Nach der Pause, als der MSV den strammen Südwester im Rücken hatte, wurde aus dem Spiel Hingebung. Die gesamte Eintracht-Hälfte war nur noch ein einziger Zebrastreifen: freier Durchgang Richtung Uli Stein. Kampfesfreude gepaart mit toller Spielkunst der plötzlich juvenal auftrumpfenden Wedau-Senilen, tolle Tore, beste Chancen und Gegentore wechselten sich in solch atemberaubender Rasanz ab, daß die 30.000 noch tobten und klatschten, als es schon wieder neue Anlässe gab.

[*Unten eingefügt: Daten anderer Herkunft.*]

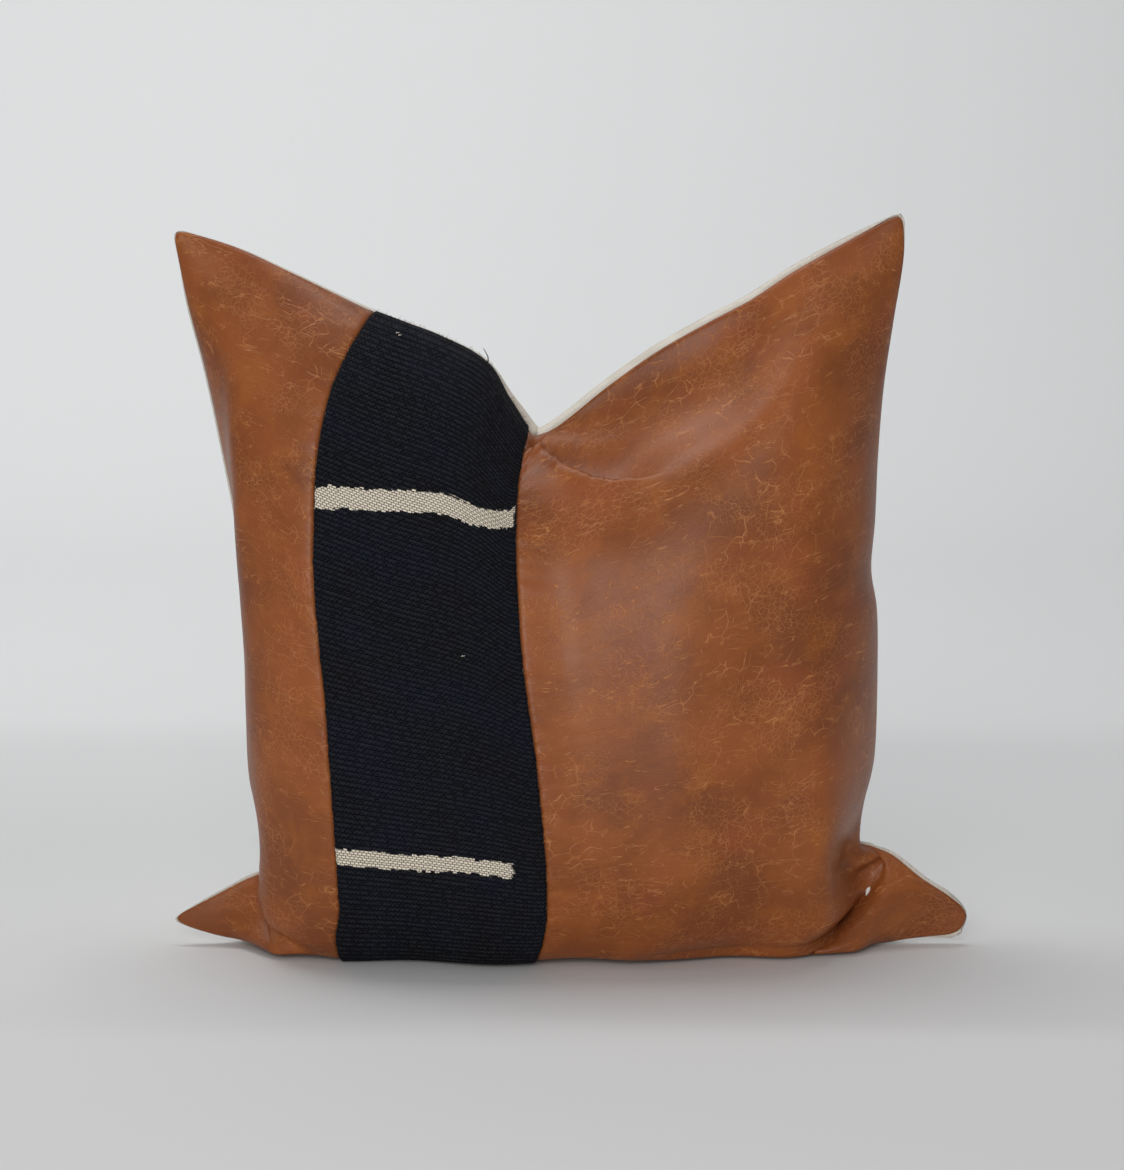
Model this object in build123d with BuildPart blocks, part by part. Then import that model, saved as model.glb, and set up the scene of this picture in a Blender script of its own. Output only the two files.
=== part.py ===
"""Square throw pillow: a pieced cover with a zipper in its bottom seam, and a filled insert.

Units are millimetres. +X is to the viewer's right, the front faces -Y and +Z is up. The origin
is under the middle of the pillow, on the surface that it stands on. The seam that joins the
front of the cover to its back lies in the plane Y = 0.
"""

import os

from build123d import *

# ---- driving dimensions ------------------------------------------------------------------
EAR_TIP_X = 237.0          # each bottom corner stands out sideways this far, as a dog ear
EAR_TIP_Z = 16.0
TOP_LEFT = (-236.0, 433.0)
TOP_RIGHT = (197.0, 446.0)
HALF_DEPTH = 85.0          # seam plane to the fullest point of either face
CHOP_DEPTH = 130.0         # how far the pressed-in dip of the top edge falls below its corners
SEAT_DROP = 30.0           # the round bottom edge that the flat seat cuts away
RIM = 2.0                  # half of the cover's thickness at its outer seam

LEATHER_THICK = 1.2
STRIP_THICK = 1.8
CANVAS_THICK = 1.2
CASING_THICK = 0.5
LAYER_GAP = 0.3            # air between the cover, the insert's casing and its filling
THREAD = 0.6               # width of a sewn seam's groove, and of the thread in it
CASING_THREAD = 0.4

SLOT_HALF_LENGTH = 174.0   # half of the opening in the bottom seam
SLOT_HALF_WIDTH = 7.0
LIP_HEIGHT = 6.5           # the cover turns up here, to carry the zipper clear of the ground
LIP_THICK = 1.2
TAPE_THICK = 0.6
TAPE_OUTER = 12.5
TAPE_INNER = 0.6
TAPE_HALF_LENGTH = 168.0
COIL_WIDTH = 2.0
COIL_THICK = 1.8
COIL_HALF_LENGTH = 160.0
STOP_LENGTH = 3.0
STITCH_PITCH = 4.0
STITCH_LENGTH = 3.0
STITCH_THICK = 0.4
CHANNEL_HALF_WIDTH = 14.5  # the insert stands clear of the zipper by this channel
CHANNEL_HEIGHT = 9.5

SLIDER_X = -152.0          # middle of the slider with the zipper closed
SLIDER_LENGTH = 9.0
SLIDER_CLEAR = 0.3
SLIDER_PLATE = 0.8
SLIDER_FLANGE = 0.8
BRIDGE_SPAN = 4.8
BRIDGE_WIDTH = 1.6
BRIDGE_THICK = 0.8
BRIDGE_LOW = 0.5           # underside of the bridge, above the ground
PULL_LENGTH = 22.0
PULL_WIDTH = 4.4
PULL_THICK = 1.2
PULL_WINDOW = 4.2
PULL_ARM = 0.9
PULL_AXIS_Z = 2.35

FRONT = -1
BACK = 1

# Control net of one face, seven columns from left to right and seven rows from bottom to top.
BOTTOM_X = (-EAR_TIP_X, -160.0, -80.0, 0.0, 80.0, 160.0, EAR_TIP_X)
TOP_X = (TOP_LEFT[0], -150.0, -80.0, -20.0, 40.0, 110.0, TOP_RIGHT[0])
LEFT_WAIST = (0.0, 62.0, 46.0, 32.0, 32.0, 21.0, 0.0)      # how far each row is drawn in
RIGHT_WAIST = (0.0, 18.0, 80.0, 27.0, 50.0, 16.0, 0.0)
BOTTOM_SAG = (0.0, 1.0, 1.5, 1.5, 1.5, 1.0, 0.0)           # share of SEAT_DROP
RISE = (0.0, 0.035, 0.16, 0.38, 0.63, 0.87, 1.0)           # share of the height
END_DRAW = (2.7, 1.2, 1.0, 1.0, 1.0, 1.1, 1.5)             # a sharp corner's layers lie further in
CHOP_ACROSS = (0.0, 0.04, 0.27, 2.54, 0.54, 0.19, 0.0)     # share of CHOP_DEPTH
CHOP_UP = (0.0, 0.0, 0.0, 0.1, 0.3, 0.6, 1.0)
FULL_ACROSS = (0.0, 1.0, 1.0, 1.0, 1.0, 1.0, 0.0)
FULL_UP = (0.0, 1.0, 1.0, 1.0, 1.0, 0.6, 0.0)
FULL_MIDDLE = 0.90         # what the fullness shares add up to in the middle of a face

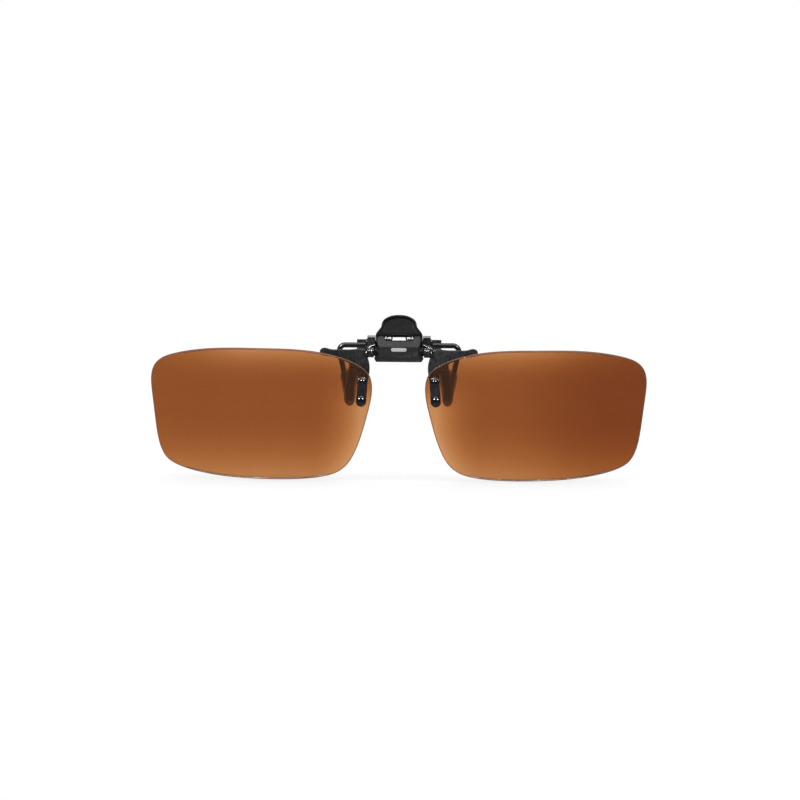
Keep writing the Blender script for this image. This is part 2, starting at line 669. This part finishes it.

Am Ende hätte es auch 6:6 oder sogar 8:7 ausgehen können, wenn nur die MSVler die Empfehlungen ihrer Geschäftsstellendame Eleonore Woelker beachtet hätten. Die hatte nämlich selbstgebackenen Schokokuchen mit Namen „Kalte Schnauze“ zum Training vorbeigebracht, damit die Angreifer im gegnerischen Strafraum fürderhin kaltschäuziger zu Werke gehen mögen. Das Gebäck wirkte wenig. Alternativen tun Not: Die taz- Abteilung Wundermittel empfiehlt Eintracht-Trainer Stepanovic statt Zigarillos Baldrian (gegen Nervenleiden bei diesem Abwehrtorso, mit dem auch die filigransten Angriffszauberer kein Meister werden können) und dem MSV gegen allen verständlichen Ärger eine HB zum Blick auf den nächsten Heimgegener: Bayern München. Da geht alles wie von von selbst.